*TASK BRIEF*. Find each line containing the string "with". Copy it.

*PROVIDED MATERIAL*.

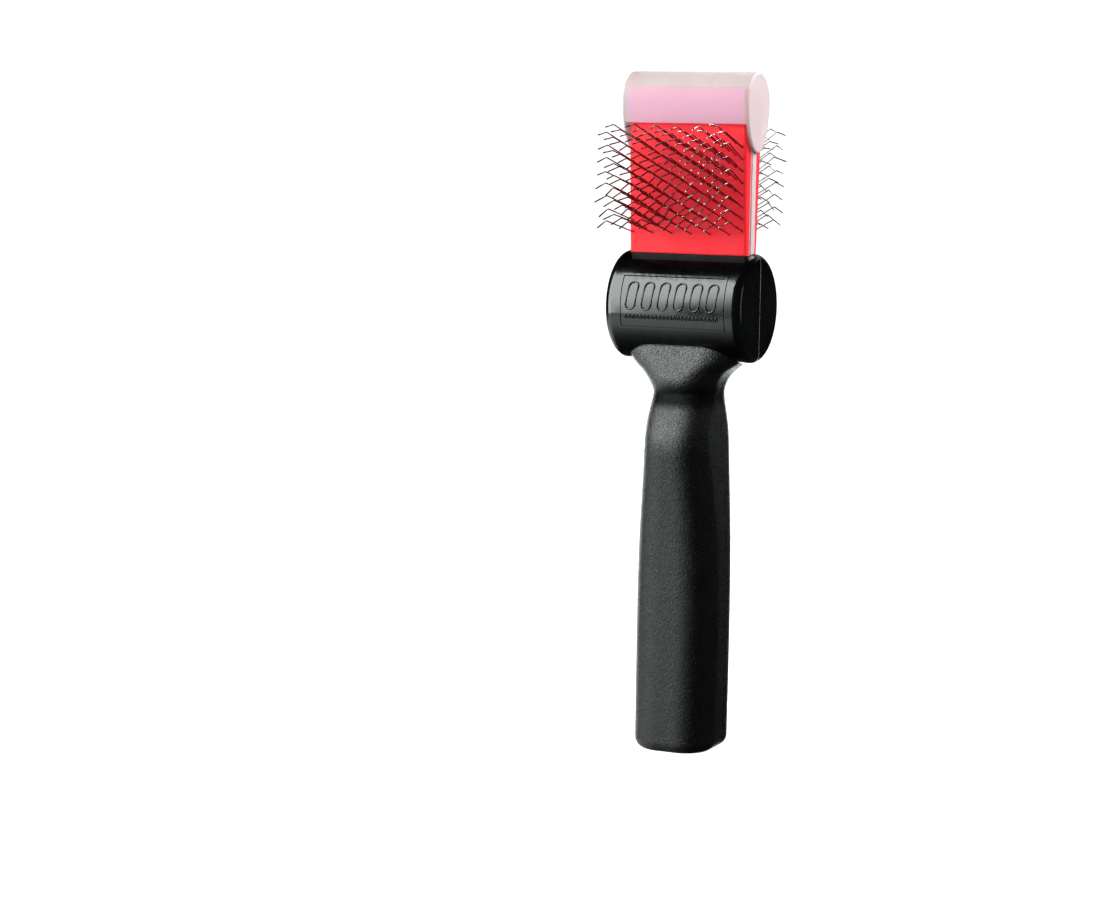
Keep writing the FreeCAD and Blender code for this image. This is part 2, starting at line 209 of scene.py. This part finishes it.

==

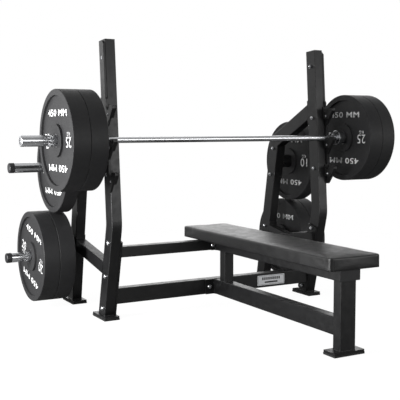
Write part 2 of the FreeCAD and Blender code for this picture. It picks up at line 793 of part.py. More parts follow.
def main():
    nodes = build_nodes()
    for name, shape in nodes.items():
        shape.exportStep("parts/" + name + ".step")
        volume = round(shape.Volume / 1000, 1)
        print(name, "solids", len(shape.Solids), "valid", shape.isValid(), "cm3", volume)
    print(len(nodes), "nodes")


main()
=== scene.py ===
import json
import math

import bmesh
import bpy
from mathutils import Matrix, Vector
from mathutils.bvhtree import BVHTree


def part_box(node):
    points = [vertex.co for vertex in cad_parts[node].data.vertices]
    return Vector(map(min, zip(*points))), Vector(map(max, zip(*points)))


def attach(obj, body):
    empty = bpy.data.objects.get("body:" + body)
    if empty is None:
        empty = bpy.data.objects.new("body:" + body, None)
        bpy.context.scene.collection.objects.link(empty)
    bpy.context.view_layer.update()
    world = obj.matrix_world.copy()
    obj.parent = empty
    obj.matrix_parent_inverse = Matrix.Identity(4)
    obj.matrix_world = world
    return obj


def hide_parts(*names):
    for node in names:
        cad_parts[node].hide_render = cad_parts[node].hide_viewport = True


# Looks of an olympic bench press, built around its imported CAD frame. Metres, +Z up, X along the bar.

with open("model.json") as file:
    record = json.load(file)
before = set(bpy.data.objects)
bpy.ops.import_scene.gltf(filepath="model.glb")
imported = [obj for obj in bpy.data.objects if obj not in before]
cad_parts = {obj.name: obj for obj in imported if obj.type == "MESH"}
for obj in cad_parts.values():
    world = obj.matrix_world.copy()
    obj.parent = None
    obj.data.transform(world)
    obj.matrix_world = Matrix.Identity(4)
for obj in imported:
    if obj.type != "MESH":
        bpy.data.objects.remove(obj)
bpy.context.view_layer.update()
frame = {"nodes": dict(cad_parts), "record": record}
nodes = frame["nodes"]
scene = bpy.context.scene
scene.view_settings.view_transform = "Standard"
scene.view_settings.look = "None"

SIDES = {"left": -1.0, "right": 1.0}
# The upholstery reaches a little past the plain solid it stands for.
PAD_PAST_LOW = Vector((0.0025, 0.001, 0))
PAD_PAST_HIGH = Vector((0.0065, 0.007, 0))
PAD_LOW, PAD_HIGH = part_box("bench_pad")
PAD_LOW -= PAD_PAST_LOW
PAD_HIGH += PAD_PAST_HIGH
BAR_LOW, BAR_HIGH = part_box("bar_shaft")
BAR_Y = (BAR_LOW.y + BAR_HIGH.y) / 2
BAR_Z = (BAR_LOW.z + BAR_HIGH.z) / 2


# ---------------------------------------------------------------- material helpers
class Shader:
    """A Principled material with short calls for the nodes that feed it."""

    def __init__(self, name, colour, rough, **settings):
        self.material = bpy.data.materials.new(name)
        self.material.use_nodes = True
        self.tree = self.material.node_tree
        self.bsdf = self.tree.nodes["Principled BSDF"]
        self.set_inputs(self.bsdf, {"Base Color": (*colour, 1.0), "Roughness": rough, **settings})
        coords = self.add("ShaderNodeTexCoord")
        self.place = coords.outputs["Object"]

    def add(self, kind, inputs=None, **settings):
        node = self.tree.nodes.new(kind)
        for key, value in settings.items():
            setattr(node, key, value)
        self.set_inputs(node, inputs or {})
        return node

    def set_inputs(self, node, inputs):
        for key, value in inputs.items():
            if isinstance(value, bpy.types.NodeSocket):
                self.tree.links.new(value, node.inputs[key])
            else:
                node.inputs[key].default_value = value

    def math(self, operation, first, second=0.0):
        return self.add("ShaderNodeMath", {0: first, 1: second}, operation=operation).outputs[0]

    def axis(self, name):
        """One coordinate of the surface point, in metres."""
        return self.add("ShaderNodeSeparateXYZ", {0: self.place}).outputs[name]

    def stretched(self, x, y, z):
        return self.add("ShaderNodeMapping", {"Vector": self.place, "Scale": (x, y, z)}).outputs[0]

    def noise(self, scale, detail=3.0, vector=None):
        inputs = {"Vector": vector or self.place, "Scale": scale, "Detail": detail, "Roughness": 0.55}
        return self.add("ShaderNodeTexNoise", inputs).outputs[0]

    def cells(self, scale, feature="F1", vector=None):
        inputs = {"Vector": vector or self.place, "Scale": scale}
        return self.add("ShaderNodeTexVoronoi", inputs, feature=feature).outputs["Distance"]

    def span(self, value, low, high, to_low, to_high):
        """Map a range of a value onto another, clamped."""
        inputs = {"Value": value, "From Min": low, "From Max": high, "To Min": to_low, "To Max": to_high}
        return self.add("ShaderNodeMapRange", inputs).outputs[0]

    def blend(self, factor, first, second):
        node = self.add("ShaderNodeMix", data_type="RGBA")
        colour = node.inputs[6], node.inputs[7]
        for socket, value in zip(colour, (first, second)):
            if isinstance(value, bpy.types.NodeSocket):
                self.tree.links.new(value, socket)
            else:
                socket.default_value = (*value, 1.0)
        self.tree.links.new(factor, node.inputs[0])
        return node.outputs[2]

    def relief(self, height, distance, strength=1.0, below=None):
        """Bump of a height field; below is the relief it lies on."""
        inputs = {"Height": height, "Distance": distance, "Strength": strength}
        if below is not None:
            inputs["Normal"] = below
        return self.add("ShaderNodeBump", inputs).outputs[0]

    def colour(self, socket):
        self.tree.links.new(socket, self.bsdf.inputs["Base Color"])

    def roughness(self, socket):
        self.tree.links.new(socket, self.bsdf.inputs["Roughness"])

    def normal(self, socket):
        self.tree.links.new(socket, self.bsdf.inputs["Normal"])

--

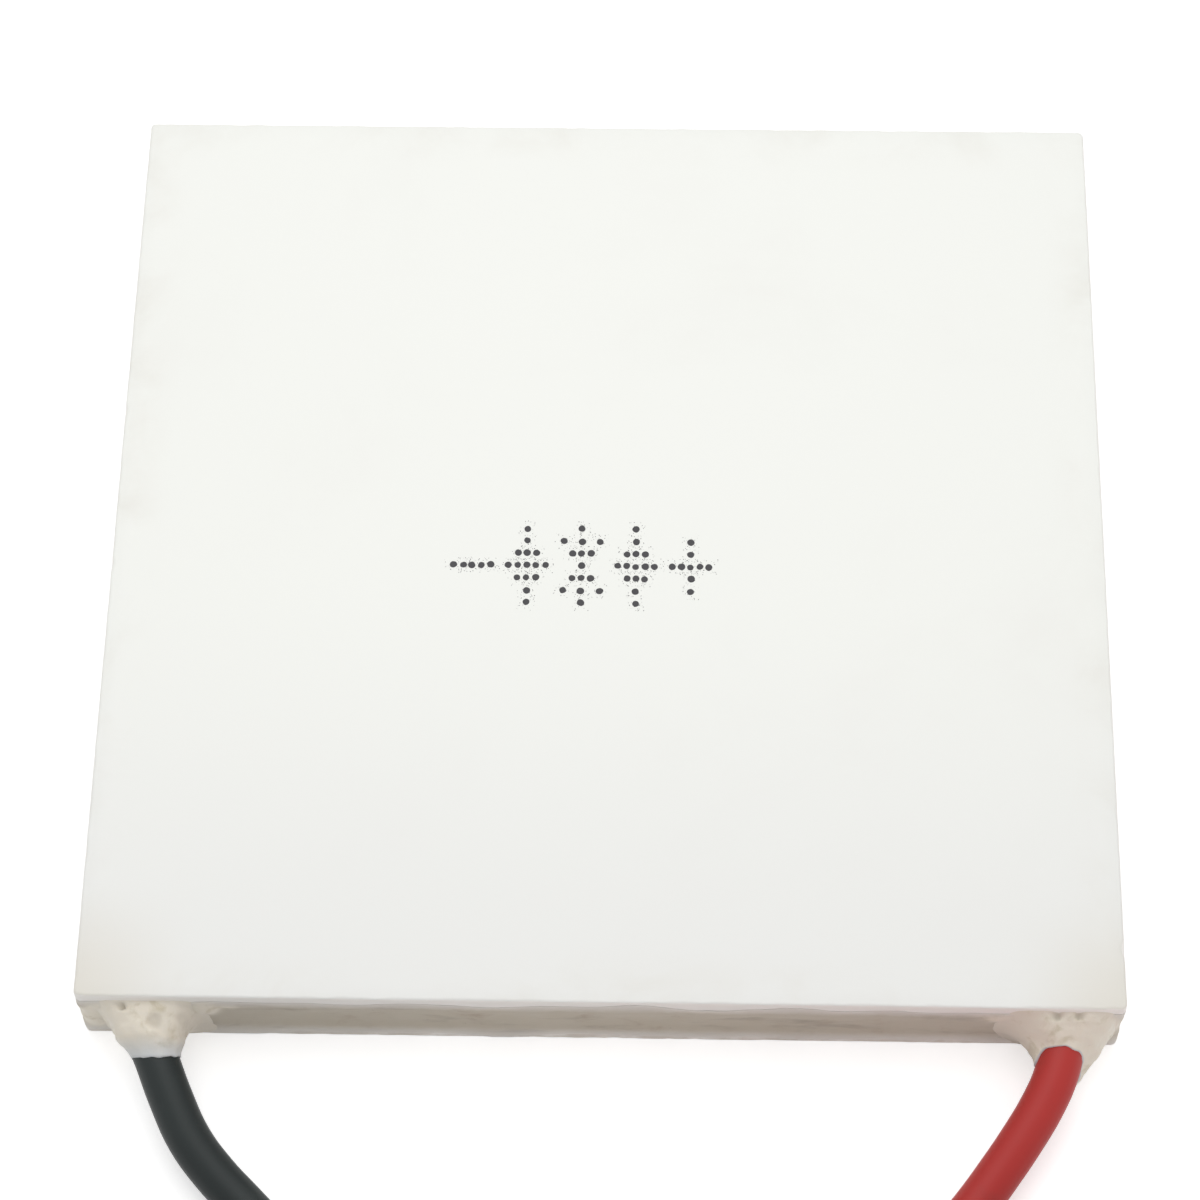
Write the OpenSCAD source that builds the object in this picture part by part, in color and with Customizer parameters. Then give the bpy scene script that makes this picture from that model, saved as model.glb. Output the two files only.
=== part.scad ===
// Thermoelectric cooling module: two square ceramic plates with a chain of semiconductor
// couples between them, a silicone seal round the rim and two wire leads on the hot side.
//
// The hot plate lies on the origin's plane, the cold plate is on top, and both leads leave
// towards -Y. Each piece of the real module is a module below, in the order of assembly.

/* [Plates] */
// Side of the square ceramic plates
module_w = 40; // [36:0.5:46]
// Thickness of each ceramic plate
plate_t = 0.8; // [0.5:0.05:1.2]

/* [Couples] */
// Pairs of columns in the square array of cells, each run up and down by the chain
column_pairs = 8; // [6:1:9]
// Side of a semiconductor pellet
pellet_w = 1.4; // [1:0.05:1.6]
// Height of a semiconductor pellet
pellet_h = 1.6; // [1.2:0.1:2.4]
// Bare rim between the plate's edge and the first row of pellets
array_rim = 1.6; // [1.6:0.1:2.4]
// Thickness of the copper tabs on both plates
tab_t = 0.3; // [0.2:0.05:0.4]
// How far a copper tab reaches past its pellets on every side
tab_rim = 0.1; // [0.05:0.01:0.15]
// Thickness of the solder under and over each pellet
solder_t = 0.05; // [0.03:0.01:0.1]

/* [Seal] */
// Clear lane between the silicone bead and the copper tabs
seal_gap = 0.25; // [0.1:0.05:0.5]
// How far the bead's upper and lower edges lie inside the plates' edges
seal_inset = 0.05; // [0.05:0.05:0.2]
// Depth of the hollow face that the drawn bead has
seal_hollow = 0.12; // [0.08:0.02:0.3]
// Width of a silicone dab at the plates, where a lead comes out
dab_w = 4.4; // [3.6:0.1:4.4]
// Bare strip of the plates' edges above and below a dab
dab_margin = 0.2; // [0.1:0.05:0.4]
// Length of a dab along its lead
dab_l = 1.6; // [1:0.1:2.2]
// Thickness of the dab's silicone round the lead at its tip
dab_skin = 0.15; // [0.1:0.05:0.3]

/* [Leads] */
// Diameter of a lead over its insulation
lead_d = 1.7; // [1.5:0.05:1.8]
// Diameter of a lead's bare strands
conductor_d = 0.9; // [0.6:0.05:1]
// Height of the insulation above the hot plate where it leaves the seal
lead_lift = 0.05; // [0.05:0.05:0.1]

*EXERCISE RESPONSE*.
with open("model.json") as file:
    """A Principled material with short calls for the nodes that feed it."""
Write the OpenSCAD source that builds the object in this picture part by part, in color and with Customizer parameters. Then give the bpy scene script that makes this picture from that model, saved as model.glb. Output the two files only.
// Thermoelectric cooling module: two square ceramic plates with a chain of semiconductor